An already-tuned node should stay on its larger setup unless there is a separate reason to change it. It had shown different pressure from hardfork handling, client behavior, and storage throughput. Using the most expensive host as the default baseline would have raised every new node’s cost before there was evidence that they needed it.

Network boundary

The security group change mattered as much as the instance change. Each new node got its own security group. P2P stayed public where the chain requires public peer discovery, while RPC and metrics stayed private.

The rule I used was:

Traffic	Boundary
P2P	Open to the internet on the chain-specific P2P port.
RPC	Available only from trusted private network ranges or explicitly approved sources.
Metrics	Scraped by the monitor host, not exposed publicly.
SSH	Managed separately from application ports.
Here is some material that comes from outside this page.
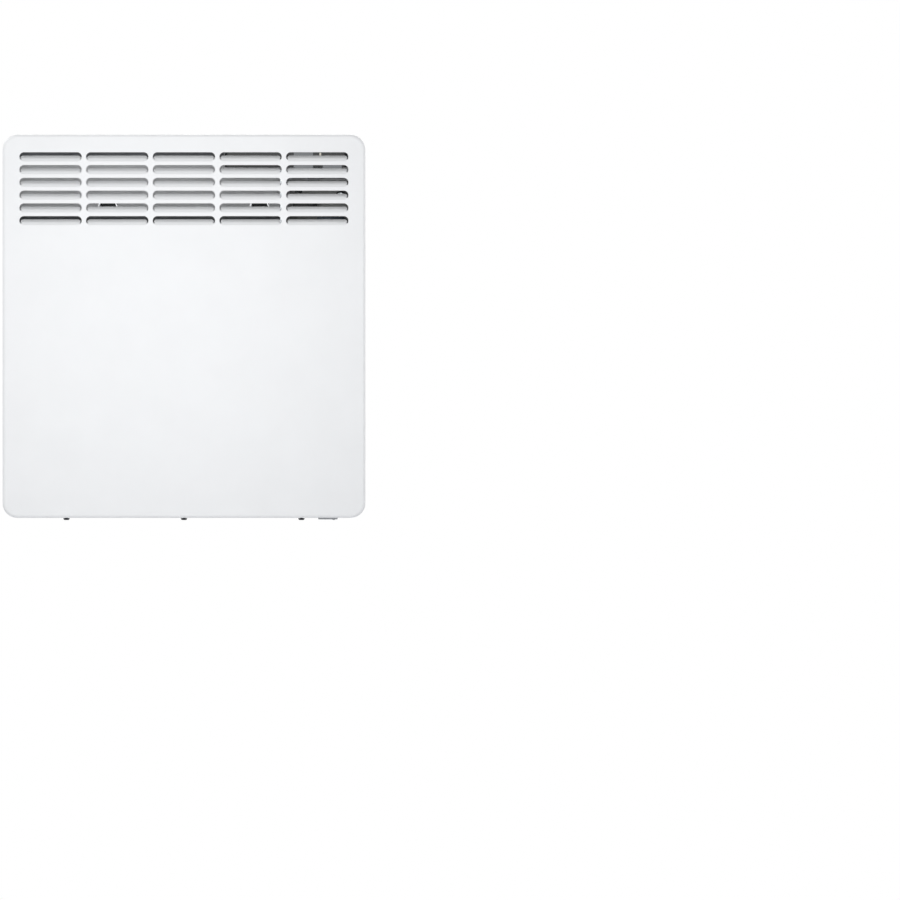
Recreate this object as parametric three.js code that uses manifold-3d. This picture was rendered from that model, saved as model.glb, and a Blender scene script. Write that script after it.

For some EVM nodes, the process itself can bind RPC and metrics to 127.0.0.1. That is still compatible with access from another EC2 instance if the request is routed through an approved local proxy, tunnel, or host-level forwarding path. Opening the security group is not enough when the service is bound to loopback, and binding the service to every interface is rarely the right first move.

Client versions

The Erigon-based nodes were pinned to upstream Erigon v3.4.4. Archive mode remained explicit with --prune.mode=archive.

For Substrate-style nodes, the client image was pinned instead of using a floating latest tag. Floating client versions are convenient until a restart pulls a different binary than the one that was tested. For archive/RPC infrastructure, version drift should be a deliberate change.

Some EVM networks need one extra piece: a consensus client. An Erigon execution client alone is not enough for those post-merge networks. The execution and consensus clients need to share JWT authentication locally. A file-based JWT is safer than putting the secret directly into a container command line, because command-line arguments are easy to expose through process and container inspection.

Keeping the plan small

The Terraform side was checked with a targeted plan before applying. The expected shape was:

Expected	Avoided
Intended EC2 nodes	Replacing out-of-scope nodes
Data volumes for the intended nodes	Modifying unrelated databases or application resources
Node-specific security groups	Reusing a broad open security group
Monitor rules where needed	Accidental global network changes

That review matters more than the exact command. The plan has to say the same thing as the change request. If it wants to replace a running node that was out of scope, the right answer is to stop and reduce the plan, not to apply and clean up later.

Verification boundary

After boot, the first checks were intentionally basic:

docker ps
df -h /data
curl -s http://127.0.0.1:8545

For EVM nodes, the useful RPC checks were:

{"jsonrpc":"2.0","method":"eth_blockNumber","params":[],"id":1}
{"jsonrpc":"2.0","method":"eth_syncing","params":[],"id":1}
{"jsonrpc":"2.0","method":"trace_block","params":["0xf4240"],"id":1}

For Substrate-style nodes, the first useful signals were block height movement, peer count, and whether both parachain and relaychain logs were moving.

The final state was not “all nodes are synced”. The honest state was “the nodes are created, clients are running, history mode is configured where needed, and sync is progressing”. For archive nodes, that distinction matters. A node can be correctly configured for archive mode and still need days to reach the current head.

The operating takeaway

The safest part of this rollout was the narrowness. New nodes got new instances, new disks, and their own security groups. Existing hosts were kept out of the change. Once the nodes were running, any later tuning could be done per chain based on CPU, memory, disk I/O, and sync behavior instead of guessing up front.